Invoice receivables also referred to as accounts receivables, are a legally enforceable claim for payment by a business for goods supplied and/or services provided, for which they are awaiting payment. Usually these are in the form of invoices raised by a business and sent to the customer for payment, within an agreed time frame. Invoice Finance, usually calculated based on invoice receivables, is a financial product that allows businesses to unlock the cash they have tied up in unpaid invoices. Rather than being deemed typical lending, it is seen as more of an asset purchase as a business can raise money against its debtors.

There are two types of invoice finance: Invoice discounting and factoring.

Invoice discounting is essentially an asset-based financial product that allows businesses to access money tied up in outstanding invoices by selling them for a payment equivalent. Invoice finance is a type of asset-based lending – the book debt (also known as the sales ledger) is the asset against which the funding is lent.

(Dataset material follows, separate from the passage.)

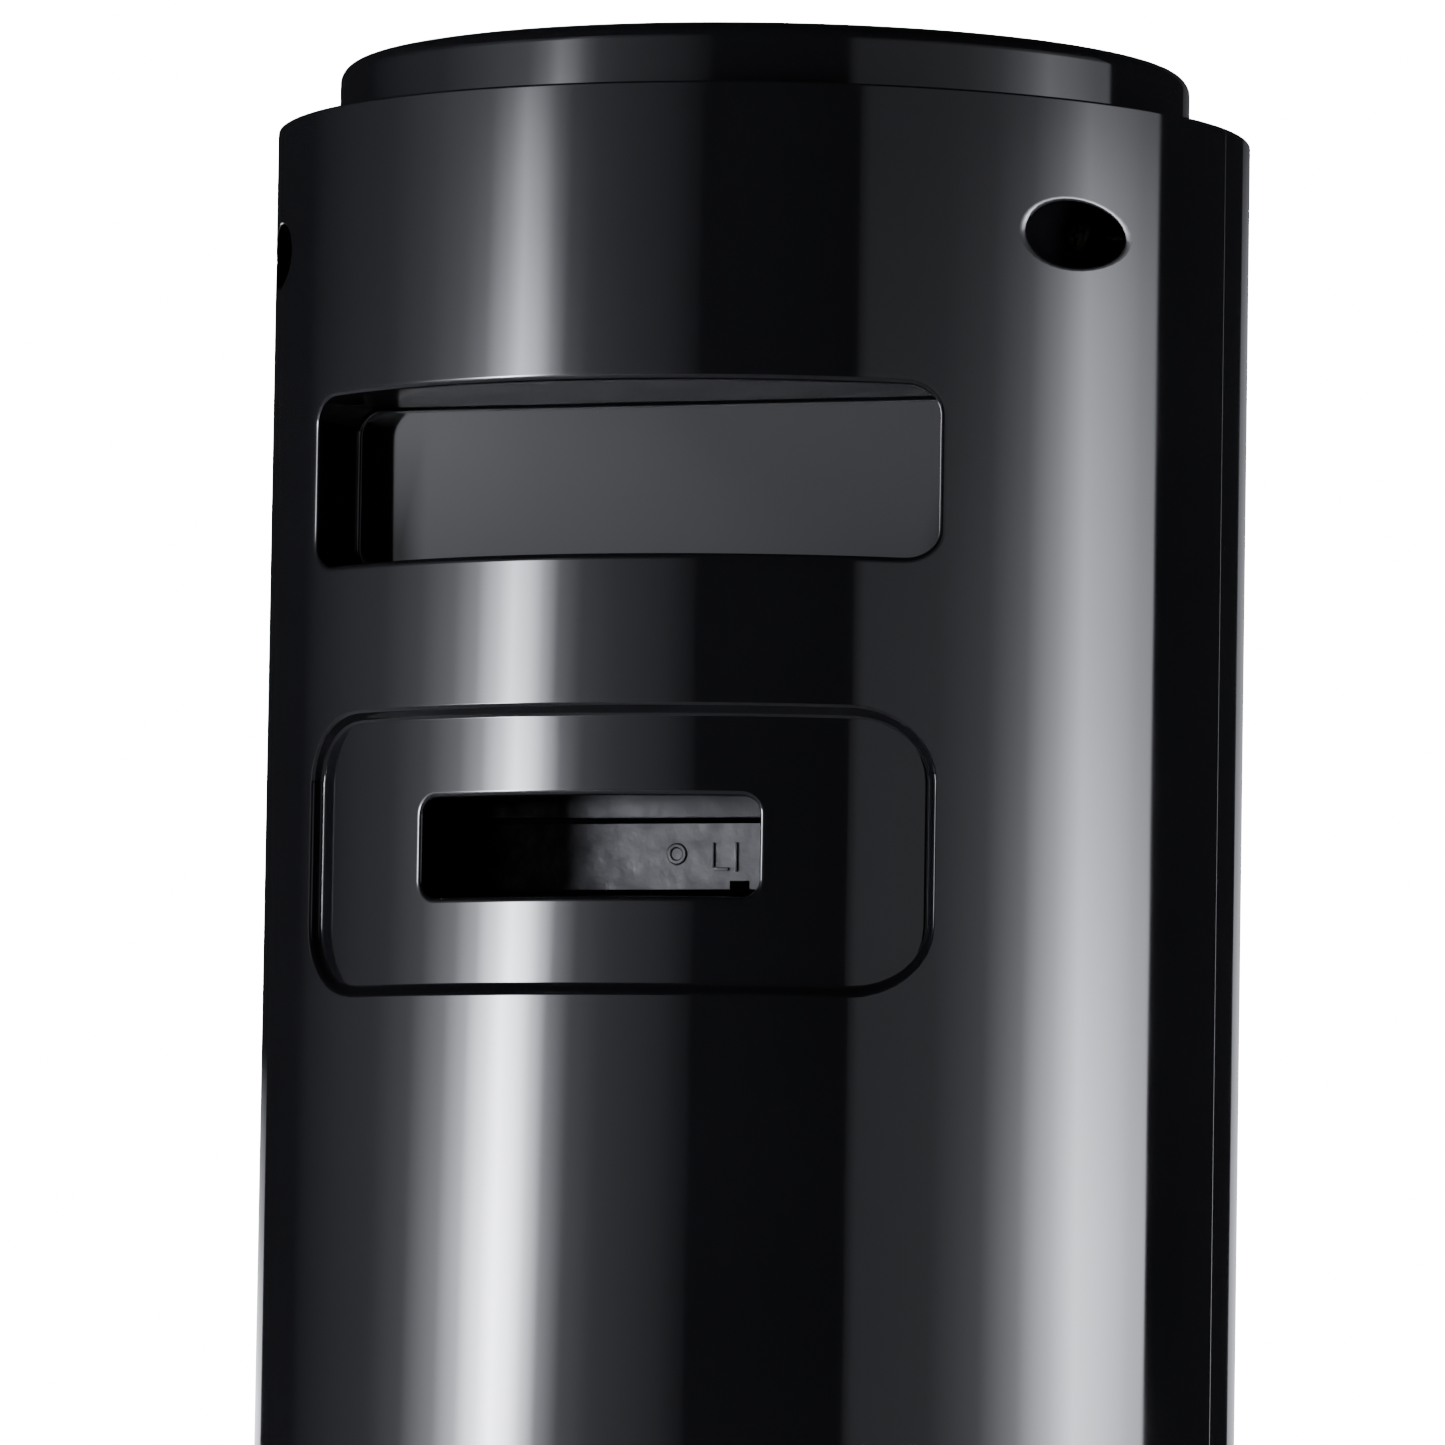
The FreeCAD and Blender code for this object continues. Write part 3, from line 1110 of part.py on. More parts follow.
def top_deck():
    """The deck that closes the column, with the tray for the control board."""
    wall = "(tray_radius + rib_wall)"
    deck = turned("deck_turned", [
        (0, TRAY_FLOOR), (wall, TRAY_FLOOR), (wall, DECK_UNDER), (CORE, DECK_UNDER), (CORE, "rim_height"),
        ("tray_radius", "rim_height"), ("tray_radius", f"{TRAY_FLOOR} + rib_wall"),
        (0, f"{TRAY_FLOOR} + rib_wall")])
    posts = [rod(f"board_post_{row}", 3, (f"{TRAY_FLOOR} + 1", BOARD_LOW), at)
             for row, at in enumerate(control_corners())]
    holes = [rod(f"deck_hole_{angle}", "screw_hole", (f"{DECK_UNDER} - 1", "rim_height + 1"),
                 polar("cap_screw_circle", angle)) for angle in CAP_ANGLES]
    holes.append(rod("deck_cable_hole", "harness_radius + 2",
                     (f"{TRAY_FLOOR} - 1", f"{TRAY_FLOOR} + rib_wall + 1"), ("-deck_cable_x", "-harness_y")))
    return cut("top_deck", fused("deck_solid", [deck] + posts), holes)


def control_corners():
    """Where the posts of the control board stand."""
    return [(x, y) for x in ("-(board_half - 4)", "board_half - 4") for y in ("-(board_deep - 4)", "-4")]


def button_spot(row):
    """The centre of one button on its arc about the cap's centre, toward the front."""
    angle = f"(({row} - 2) * button_step)"
    return (f"button_circle * sin({angle} * 1 deg)", f"-button_circle * cos({angle} * 1 deg)")


def button_holes(name, span):
    """Round holes for all five buttons."""
    return [rod(f"{name}_hole_{row}", "button_radius + button_play", span, button_spot(row))
            for row in range(len(BUTTONS))]


def display_block(name, grow, span):
    """The outline of the display window, grown all round."""
    return block(name, (f"-(display_half + {grow})", f"display_half + {grow}"),
                 (f"-(display_near + display_deep + {grow})", f"-display_near + {grow}"), span)


def top_cap():
    """The low round cap: a top plate with a seat for the overlay, a rounded edge and a skirt."""
    outline = [(0, CAP_UNDER), ("cap_radius - cap_wall", CAP_UNDER), ("cap_radius - cap_wall", CAP_LOW),
               ("cap_radius", CAP_LOW), ("cap_radius", CAP_HIGH), ("overlay_radius + 0.1", CAP_HIGH),
               ("overlay_radius + 0.1", OVERLAY_LOW), (0, OVERLAY_LOW)]
    shell = turned("cap_turned", outline)
    round_edges(shell, "cap_edge", "cap_round", ring_at("cap_radius", CAP_HIGH))
    bosses = [rod(f"cap_boss_{angle}", "boss_radius - 1.5", (f"{CAP_LOW}", f"{CAP_UNDER} + 0.5"),
                  polar("cap_screw_circle", angle)) for angle in CAP_ANGLES]
    pilots = [rod(f"cap_pilot_{angle}", "screw_radius + screw_play", (f"{CAP_LOW} - 1", f"{CAP_UNDER} - 0.5"),
                  polar("cap_screw_circle", angle)) for angle in CAP_ANGLES]
    holes = button_holes("cap", (f"{CAP_UNDER} - 1", f"{CAP_HIGH} + 1"))
    holes.append(display_block("cap_display_hole", 0, (f"{CAP_UNDER} - 1", f"{CAP_HIGH} + 1")))
    return cut("top_cap", fused("cap_solid", [shell] + bosses), pilots + holes)


def cap_screws():
    """Three screws from under the deck into the cap's bosses."""
    return group("cap_screws", [screw(f"cap_screw_{angle}", polar("cap_screw_circle", angle), DECK_UNDER, 1,
                                      "Z", "cap_screw_length") for angle in CAP_ANGLES])


def control_overlay():
    """The thin gloss panel on the cap, pierced for the buttons and the display."""
    disc = rod("overlay_disc", "overlay_radius", (OVERLAY_LOW, CAP_HIGH), (0, 0))
    holes = button_holes("overlay", (f"{OVERLAY_LOW} - 1", f"{CAP_HIGH} + 1"))
    holes.append(display_block("overlay_display_hole", 0, (f"{OVERLAY_LOW} - 1", f"{CAP_HIGH} + 1")))
    return cut("control_overlay", disc, holes)


def display_window():
    """The smoked lens over the display."""
    return display_block("display_window", "-0.1", (CAP_UNDER, f"{CAP_HIGH} - 0.1"))


def display_module():
    """The lamp block of the display, on the control board."""
    return display_block("display_module", "-2", (BOARD_HIGH, f"{BOARD_HIGH} + 8"))


def control_board():
    """The board under the cap."""
    return block("control_board", ("-board_half", "board_half"), ("-board_deep", 0), (BOARD_LOW, BOARD_HIGH))


def tact_switches():
    """One push switch under each button."""
    switches = []
    for row in range(len(BUTTONS)):
        x, y = button_spot(row)
        switches.append(block(f"switch_{row}", (f"{x} - switch_size / 2", f"{x} + switch_size / 2"),
                              (f"{y} - switch_size / 2", f"{y} + switch_size / 2"),
                              (BOARD_HIGH, f"{BOARD_HIGH} + switch_height")))
    return group("tact_switches", switches)


def button(row, name):
    """A round key: a top that fills its hole, a flange that keeps it in, and a stem over its switch."""
    top = f"({CAP_HIGH} - button_sink)"
    under = f"({CAP_UNDER} - fit_gap)"
    key = turned(f"{name}_button", [
        (0, f"{BOARD_HIGH} + switch_height + button_travel + 0.3"),
        (2, f"{BOARD_HIGH} + switch_height + button_travel + 0.3"), (2, f"{under} - 1.5"),
        ("button_flange", f"{under} - 1.5"), ("button_flange", under), ("button_radius", under),
        ("button_radius", top), (0, top)])
    round_edges(key, f"{name}_edge", 0.6, ring_at("button_radius", top))
    x, y = button_spot(row)
    place(key, (x, y, 0))
    return key


def wire_harness():
    """The harness from the power board up the inside of the column to the control board."""
    x, y = number(HARNESS_X), number("harness_y")
    foot, deck = number(f"{COVER_UNDER} - 11"), number(f"{TRAY_FLOOR} - 7")
    turn_in = number("deck_cable_x")
    spots = [FreeCAD.Vector(*spot) for spot in (
        (-number("power_half_x") - 1, -y, foot), (-x, -y, foot), (-x, -y, deck), (-turn_in, -y, deck),
        (-turn_in, -y, number(f"{BOARD_LOW} - 0.4")))]
    path = rounded_path(spots, number("harness_bend"))
    radius = number("harness_radius")
    circle = Part.Wire([Part.makeCircle(radius, spots[0], spots[1] - spots[0])])
    item = doc.addObject("Part::Feature", "wire_harness")
    item.Shape = path.makePipeShell([circle], True, False)
    item.Placement = FreeCAD.Placement()
    return item


def rounded_path(spots, bend):
    """Straight runs joined by tangent arcs of one radius, less where a run is short."""
    edges, start = [], spots[0]
    for before, corner, after in zip(spots, spots[1:], spots[2:]):
        back, ahead = (before - corner), (after - corner)
        radius = min(bend, 0.45 * back.Length, 0.45 * ahead.Length)
        back.normalize()
        ahead.normalize()
        enter, leave = corner + back * radius, corner + ahead * radius
        middle = corner + (back + ahead) * radius * (1 - math.sqrt(0.5))
        edges += [Part.LineSegment(start, enter).toShape(), Part.Arc(enter, middle, leave).toShape()]
        start = leave
    edges.append(Part.LineSegment(start, spots[-1]).toShape())
    return Part.Wire(edges)


# ---------------------------------------------------------------- assembly and output

def build():
    """Make every sub-part and return them in order."""
    makers = [
        base_cover, base_plate, base_weight, rubber_feet, base_screws, column_screws, mains_inlet, inlet_pins,
        power_board, power_parts, rear_shell, front_shell, shell_screws, inner_screws, remote_pocket,
        filter_bay, hinge_pins, catch_plates, door_sensor, filter_door, door_magnets, hepa_frame, hepa_media,
        filter_gasket, pull_tab, prefilter, scroll_front, scroll_rear, inlet_ring, impeller, motor_shaft,
        motor_body, motor_bearings, motor_bushes, outlet_duct, outlet_grille, top_deck, top_cap, cap_screws,
        control_overlay, display_window, display_module, control_board, tact_switches, wire_harness,
    ]
    items = [maker() for maker in makers]
    return items + [button(row, name) for row, name in enumerate(BUTTONS)]


def check(items):
    """Stop if any feature failed or any sub-part has no sound shape."""
    for item in doc.Objects:
        if {"Invalid", "Error"} & set(item.State):
            raise RuntimeError(f"{item.Name}: {item.State}")
    for item in items:
        if item.Shape.isNull() or not item.Shape.isValid():
            raise RuntimeError(f"{item.Label}: no valid shape")


def main():
    """Build the model, check it and write one STEP file for each sub-part."""
    make_sheet()
    items = build()
    doc.recompute()
    check(items)
    os.makedirs("parts", exist_ok=True)
    for item in items:
        item.Shape.exportStep(f"parts/{item.Label}.step")
        print(f"{item.Label}: {len(item.Shape.Solids)} solids, {item.Shape.Volume / 1000:.2f} cm3")


main()
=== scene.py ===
"""Looks of a tower air purifier: gloss ABS shells, cap, base, filters, keys, and the studio they stand in."""
import logging
import math
from dataclasses import dataclass, field
from enum import Enum
from typing import Callable, Sequence

import bmesh
import bpy
from mathutils import Matrix, Vector
from mathutils.geometry import delaunay_2d_cdt
from mathutils.kdtree import KDTree


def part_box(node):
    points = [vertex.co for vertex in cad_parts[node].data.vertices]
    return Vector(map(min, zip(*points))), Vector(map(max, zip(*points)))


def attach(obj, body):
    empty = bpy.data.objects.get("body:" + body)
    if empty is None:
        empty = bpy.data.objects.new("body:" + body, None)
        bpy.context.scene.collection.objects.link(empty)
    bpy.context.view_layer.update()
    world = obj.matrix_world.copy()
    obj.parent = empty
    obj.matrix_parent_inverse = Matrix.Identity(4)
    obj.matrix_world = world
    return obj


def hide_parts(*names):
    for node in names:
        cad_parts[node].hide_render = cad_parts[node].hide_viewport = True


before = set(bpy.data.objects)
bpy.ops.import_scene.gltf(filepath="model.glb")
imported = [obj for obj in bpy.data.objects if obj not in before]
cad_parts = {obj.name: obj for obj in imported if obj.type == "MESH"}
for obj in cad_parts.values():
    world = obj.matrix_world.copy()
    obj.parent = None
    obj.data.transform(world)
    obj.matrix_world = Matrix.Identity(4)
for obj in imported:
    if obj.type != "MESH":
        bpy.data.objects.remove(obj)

logging.basicConfig(level=logging.INFO, format="%(message)s")
LOG = logging.getLogger("tower")

MM = 0.001
WAVES_PER_PITCH = 0.314  # the wave texture's scale for one band a metre
WELD_WITHIN = 2e-6      # points closer than this are one, in metres
MERGE_WITHIN = 1e-7     # the same for flat triangulation
ON_WALL_WITHIN = 4e-6   # how near a point has to be to a wall's radius to count as on it
SOFT_CURVE_POINTS = 4   # a brightness ramp with fewer points than this is a soft curve
FILL_DISTANCE = 3.35    # the fills stand behind the soft boxes, in metres
Point = tuple[float, float]
Loop3 = list[Vector]


# ---------------------------------------------------------------- colour and nodes

def linear(hex_colour: str) -> tuple[float, float, float, float]:
    """Turn an sRGB hex colour into the linear values that shaders use.

    Args:
        hex_colour: six hex digits, with or without a leading #.

    Returns:
        Linear red, green, blue and an alpha of 1.
    """
    digits = hex_colour.lstrip("#")
    parts = [int(digits[i:i + 2], 16) / 255 for i in (0, 2, 4)]
    turned = [v / 12.92 if v <= 0.04045 else ((v + 0.055) / 1.055) ** 2.4 for v in parts]
    return (*turned, 1.0)


def add_node(tree: bpy.types.NodeTree, kind: str, settings: dict | None = None,
             links: dict | None = None) -> bpy.types.Node:
    """Add one node with its settings and incoming links.

    Args:
        tree: the node tree that gets the node.
        kind: the node's type name.
        settings: attribute names, or input names and numbers, with their values.
        links: input names or numbers with the output socket that feeds each.

    Returns:
        The new node.
    """
    item = tree.nodes.new(kind)
    for key, value in (settings or {}).items():
        if isinstance(key, str) and hasattr(item, key) and key not in item.inputs:
            setattr(item, key, value)
        else:
            item.inputs[key].default_value = value
    for key, source in (links or {}).items():
        tree.links.new(source, item.inputs[key])
    return item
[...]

It is the alternative solution to business finance that SME’s are using to help manage cash flow. For businesses, especially SME’s, this is a lifeline that is often needed. It enables businesses to access funds immediately after raising an invoice, rather than having to wait for their customers to pay.

Most businesses tend to prefer this option as the invoice finance company does not take on the responsibility of handling the sales ledger management, which includes the collection of invoices and can jeopardise relationships with customers if outsourced.

Secondly, there is invoice factoring. This is similar to invoice discounting, however the difference between the two is that discounting means a business handles their own sales ledger management, credit control and collection of invoices.